The “recent full rounds” part is important. Summaries keep the big picture, but recent raw turns often carry subtle intent, tone, corrections, and boundary conditions.

Compression Prompt Design Principles

The goal is not to let the model freestyle. It is to enforce a stable handoff format.

Recommended prompt constraints:

Explicit role: you are a context compressor, not an executor
Explicit goal: generate a state that the next agent can continue from
Explicit retention: goals, constraints, files, code, errors, plan, user feedback
Explicit deletion: repetition, irrelevant tool output, small talk, intermediate noise
Explicit output format: Markdown, XML, JSON, or custom tags
Explicit prohibition: do not fabricate file states, do not invent decisions, do not execute next steps

Practical prompt template:

You are the context compressor for an agent.

Please compress the conversation history into a Chinese handoff summary.
This summary will be the primary context for continuing execution in the next context window.

Must keep:
- User goals, explicit requests, and important feedback
- Tech stack, project constraints, architecture decisions, tool preferences
- File paths read/modified/created/deleted
- Key code snippets, function names, config items, commands
- Encountered errors, failed tests, and fixes
- Completed tasks, pending tasks, and current pause point
- Next-step suggestions directly relevant to the current task

Must remove:
- Repetitive explanations
- Irrelevant small talk
- Tool output with no further value
- Intermediate attempts that do not affect final decisions

Do not fabricate information not present in history.
Do not execute tasks. Only output the compressed summary.
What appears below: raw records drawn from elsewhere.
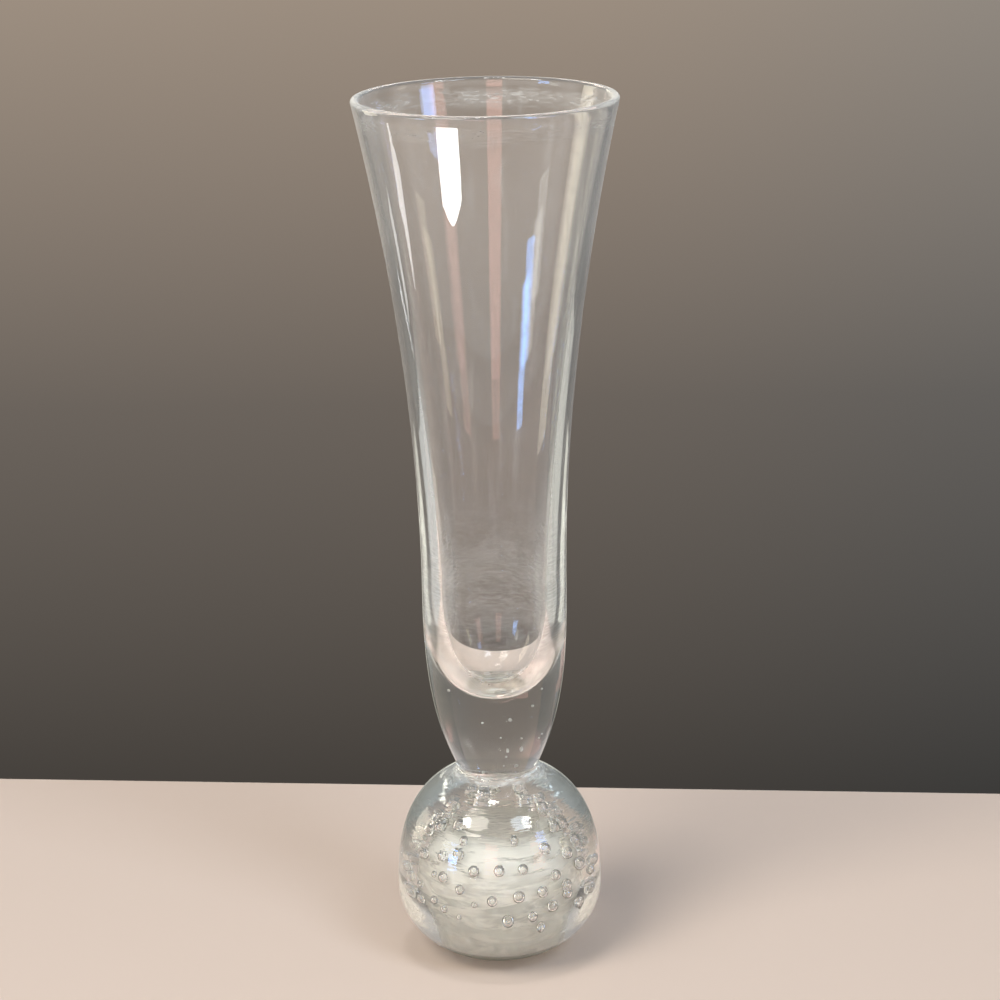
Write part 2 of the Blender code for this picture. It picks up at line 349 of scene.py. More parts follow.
class Desk:
    """Lays out one node tree."""

    def __init__(self, tree):
        self.tree = tree

    def feed(self, socket, value):
        """Link a term to a socket, or set the socket's own value."""
        if isinstance(value, Term):
            self.tree.links.new(value.socket, socket)
        else:
            socket.default_value = value

    def node(self, kind, settings=None, values=None, result=0):
        """Add a node with its settings, then the values or links of its sockets."""
        node = self.tree.nodes.new(kind)
        for name, setting in (settings or {}).items():
            if name == "stops":
                set_stops(node.color_ramp, setting)
            else:
                setattr(node, name, setting)
        for key, value in (values or {}).items():
            self.feed(node.inputs[key], value)
        if not node.outputs:
            return None
        return Term(self, node.outputs[result])

    def maths(self, operation, *numbers):
        """The Math node for one operation."""
        return self.node("ShaderNodeMath", {"operation": operation}, dict(enumerate(numbers)))

    def split(self, vector):
        """The three parts of a vector."""
        first = self.node("ShaderNodeSeparateXYZ", None, {0: vector})
        return [Term(self, socket) for socket in first.socket.node.outputs]

    def join(self, x, y, z):
        """A vector from its three parts."""
        return self.node("ShaderNodeCombineXYZ", None, {0: x, 1: y, 2: z})

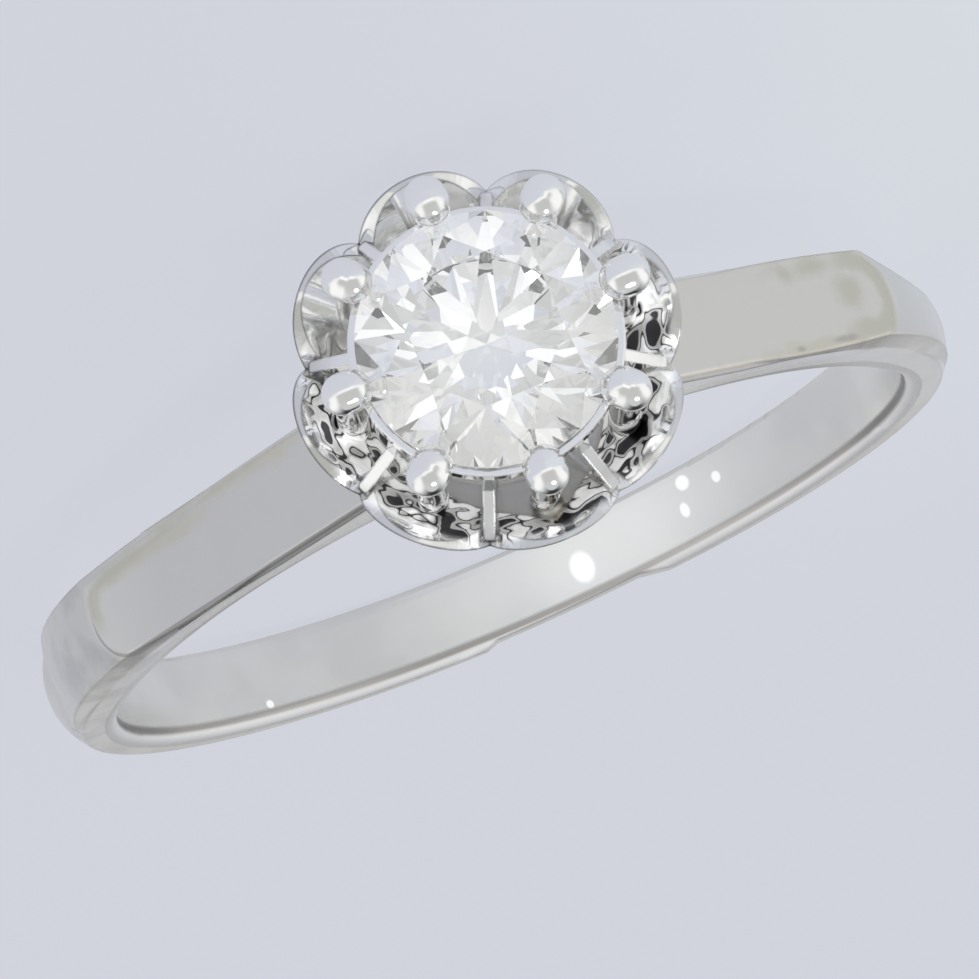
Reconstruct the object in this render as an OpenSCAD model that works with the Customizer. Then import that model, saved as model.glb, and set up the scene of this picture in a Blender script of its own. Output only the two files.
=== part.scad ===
// Diamond solitaire ring: a flower-shaped illusion head with eight petals and eight claws on a band
// with flat tapering shoulders. The ring lies on its side: one petal and the back of the band touch
// the ground, and the stone faces -Y. The origin is the middle of the finger hole.

/* [Finger hole and band] */
// Inside diameter of the band (US size 6)
finger_d = 16.5; // [14:0.1:20]
// Thickness of the band at the sides
band_t = 1.08; // [0.9:0.02:1.5]
// Width of the band over its rounded outside
band_w = 1.86; // [1.7:0.02:2.2]
// Radius of the rounded edges of the finger hole
rim_round = 0.28; // [0.1:0.02:0.4]
// How much further out the band sits towards the stone
band_shift = 0.2; // [0:0.05:0.3]
// Height of the rounded back of the band above its side edges
dome_h = 0.36; // [0.2:0.02:0.5]

/* [Shoulders] */
// Distance of each flat facet from the middle of the ring
facet_d = 9.66; // [9.55:0.01:9.8]
// Angle of each flat facet from level
facet_angle = 41.4; // [38:0.2:45]
// Width of each flat facet
facet_w = 1.68; // [1.5:0.02:1.8]
// How far the shoulder bulges past the band at the end of the facet
shoulder_rise = 1.2; // [1:0.05:1.4]
// Outside radius of the shoulder bulge
shoulder_r = 9.1; // [9:0.02:9.3]

/* [Worn shoulders] */
// How far wear has taken the far edge of the left facet in, at the facet's end
worn_edge = 0.25; // [0.05:0.01:0.4]
// Length of that worn edge
worn_len = 3.7; // [2:0.1:5]
// Slope of that worn edge against the facet
worn_slope = 22; // [10:1:40]
// Distance of the worn flat at the far corner of the right shoulder from the middle of the ring
flat_d = 7.62; // [7.5:0.02:7.9]
// Angle of the worn flat from level
flat_angle = 73.8; // [65:0.2:80]
// Turn of the worn flat towards the far side
flat_turn = 36.9; // [30:0.1:45]

/* [Resized back] */
// Where the new piece at the back begins, along the band
insert_from = -0.45; // [-2:0.05:0]
// Where it ends
insert_to = 2.9; // [1:0.05:4]
// How far it steps in where it begins
insert_step_1 = 0.12; // [0.05:0.01:0.25]
// How far it steps in where it ends
insert_step_2 = 0.17; // [0.05:0.01:0.25]

/* [Head] */
// Number of petals and of claws
petals = 8; // [6:1:10]
// Height of the petal tips above the middle of the ring
tip_z = 13.34; // [12.8:0.02:13.8]
// Distance of the petal tips from the middle of the head
tip_r = 3.21; // [3:0.01:3.4]
// Height of the notches between petals
notch_z = 12.67; // [12.2:0.01:13]
// Distance of the notches from the middle of the head
notch_r = 2.96; // [2.8:0.01:3.1]
// Thickness of the petals at their tips
rim_t = 0.1; // [0.08:0.01:0.2]
// Height at which the slope inside the petals ends
pocket_z = 12.6; // [12.2:0.05:12.9]
// Distance of that height's edge from the middle of the head
pocket_r = 2.5; // [2.4:0.02:2.7]
// Height of the floor inside the cup
floor_z = 11; // [10.8:0.1:11.5]
// Radius of that floor
floor_r = 1.6; // [1:0.05:1.7]
// Radius of the curve of the cup's wall, seen from the side
bowl_r = 10; // [8:0.5:14]
// Radius of the cup where its peg begins
foot_r = 1.2; // [1:0.05:1.4]
// Radius of the peg's lower end
peg_r = 0.55; // [0.5:0.05:0.7]
// Radius of each claw's round tip
bead_r = 0.34; // [0.25:0.01:0.36]
// How far each tip is drawn out towards the stone and back
bead_len = 0.13; // [0.05:0.01:0.2]
// Radius of each claw's stem
stem_r = 0.25; // [0.2:0.01:0.26]
// Thickness of the ribs that run in to the notches
rib_t = 0.2; // [0.15:0.01:0.3]

/* [Stone] */
// Diameter of the stone
stone_d = 4.1; // [3.8:0.05:4.3]
// Height of the stone's widest edge above the middle of the ring
girdle_z = 14.48; // [14.2:0.02:14.6]
// Thickness of the girdle
girdle_t = 0.12; // [0.08:0.01:0.16]
// Table width as a share of the diameter
table_share = 0.6; // [0.53:0.01:0.64]
// Angle of the crown's main facets
crown_angle = 34.5; // [32:0.5:36]
// Angle of the pavilion's main facets
pavilion_angle = 40.8; // [40:0.1:42]
// Free gap between stone and metal
seat_gap = 0.02; // [0.01:0.005:0.04]

/* [Hidden] */
$fn = 96;

white_gold = [0.86, 0.85, 0.82];
clear = [0.93, 0.95, 0.98, 0.7];

finger_r = finger_d / 2;
reach = 30;

// Band section, measured from the band's own axis
apex_r = finger_r + band_t;
edge_r = apex_r - dome_h;
dome_r = (pow(band_w / 2, 2) + pow(dome_h, 2)) / (2 * dome_h);
root_r = finger_r - 1;
round_lift = 0.02;

// Shoulder section: a flatter dome between rounded edges
shoulder_dome_r = 3.4;
shoulder_edge_r = shoulder_r - 0.5;
shoulder_root_r = root_r - shoulder_rise / 2;
shoulder_top_w = facet_w - 0.06;
shoulder_len = 6.4;
facet_bevel = 0.12;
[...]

Engineering Implementation Notes

Trigger Timing

Compression can be triggered when:

Tokens exceed 70% to 85% of model context limit
Single tool output exceeds threshold
Tool call rounds exceed threshold
A task phase ends and a handoff is needed
User explicitly requests /compact or equivalent command

Compression Order

Recommended order:

Remove obviously low-value tool output
Keep the last N complete conversation rounds
Generate structured summaries for older messages
Rebuild context with summary + rules + recent rounds
Record metrics: pre/post token count, dropped message count, kept tool rounds

Risk Control

The most common failure is not “insufficient compression,” but “loss of critical facts.”

Especially avoid:

Losing explicit user constraints
Losing file paths
Losing the latest error message
Losing failed attempts that should not be repeated
Turning assumptions into facts
Mixing completed tasks with pending tasks

I prefer to keep explicit state labels in summaries:

[Done] Fixed login form validation
[Failed attempt] Direct schema change breaks legacy API
[Pending confirmation] Whether to keep legacy export format
[Next] Run pnpm test for auth module verification

My Takeaway

Context compression is fundamentally an agent memory-management and handoff system. Claude Code-style compression is better for full development-context retention. Gemini CLI-style compression is better for high-density state snapshots. Tool-message trimming is the most direct way to reduce token noise.
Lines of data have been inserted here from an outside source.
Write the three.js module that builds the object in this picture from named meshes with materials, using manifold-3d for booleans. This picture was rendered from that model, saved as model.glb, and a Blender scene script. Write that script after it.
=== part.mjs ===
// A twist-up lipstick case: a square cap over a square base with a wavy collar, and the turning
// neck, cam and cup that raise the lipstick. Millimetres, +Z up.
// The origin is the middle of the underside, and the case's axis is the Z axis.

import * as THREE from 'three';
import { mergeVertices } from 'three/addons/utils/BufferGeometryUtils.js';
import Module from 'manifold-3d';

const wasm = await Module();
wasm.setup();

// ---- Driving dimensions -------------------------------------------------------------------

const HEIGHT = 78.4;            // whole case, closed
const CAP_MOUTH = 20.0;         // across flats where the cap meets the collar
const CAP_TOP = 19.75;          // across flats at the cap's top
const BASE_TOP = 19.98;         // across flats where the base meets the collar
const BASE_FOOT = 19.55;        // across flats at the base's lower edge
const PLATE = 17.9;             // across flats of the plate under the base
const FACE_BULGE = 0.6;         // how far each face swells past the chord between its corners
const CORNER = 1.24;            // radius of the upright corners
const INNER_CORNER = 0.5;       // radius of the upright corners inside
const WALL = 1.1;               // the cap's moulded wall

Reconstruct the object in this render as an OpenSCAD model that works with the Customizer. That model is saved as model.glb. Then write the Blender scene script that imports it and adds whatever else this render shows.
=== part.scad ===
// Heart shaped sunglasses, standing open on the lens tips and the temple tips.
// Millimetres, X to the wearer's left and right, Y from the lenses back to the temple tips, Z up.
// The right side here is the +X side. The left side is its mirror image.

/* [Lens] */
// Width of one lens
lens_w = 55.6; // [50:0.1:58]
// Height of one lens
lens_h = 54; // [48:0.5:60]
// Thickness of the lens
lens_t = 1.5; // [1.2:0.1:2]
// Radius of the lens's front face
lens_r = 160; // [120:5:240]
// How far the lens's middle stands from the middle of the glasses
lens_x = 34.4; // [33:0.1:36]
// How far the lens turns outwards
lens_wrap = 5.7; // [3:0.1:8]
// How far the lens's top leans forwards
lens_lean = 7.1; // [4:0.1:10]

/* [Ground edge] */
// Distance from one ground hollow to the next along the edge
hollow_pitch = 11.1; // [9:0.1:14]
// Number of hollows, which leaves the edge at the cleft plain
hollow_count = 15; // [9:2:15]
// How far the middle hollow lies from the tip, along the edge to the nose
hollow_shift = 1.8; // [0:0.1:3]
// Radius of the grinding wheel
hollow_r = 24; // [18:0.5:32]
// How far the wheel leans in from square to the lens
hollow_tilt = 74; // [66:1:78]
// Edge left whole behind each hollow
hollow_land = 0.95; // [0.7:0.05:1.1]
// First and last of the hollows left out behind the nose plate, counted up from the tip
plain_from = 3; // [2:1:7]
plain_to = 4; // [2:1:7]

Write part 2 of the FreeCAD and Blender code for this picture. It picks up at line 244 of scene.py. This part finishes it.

If I were implementing a stable agent compression module, I would prioritize this combination:

Keep recent conversation rounds intact
+ Trim outdated tool messages
+ LLM structured summary
+ File state snapshot
+ Current plan and TODO list
+ Compression metrics and observability logs

The final objective is not the shortest context. It is that after compression, the agent still knows: what the user wants, what the project is, what has been done, what has failed, where it stopped, and what should happen next.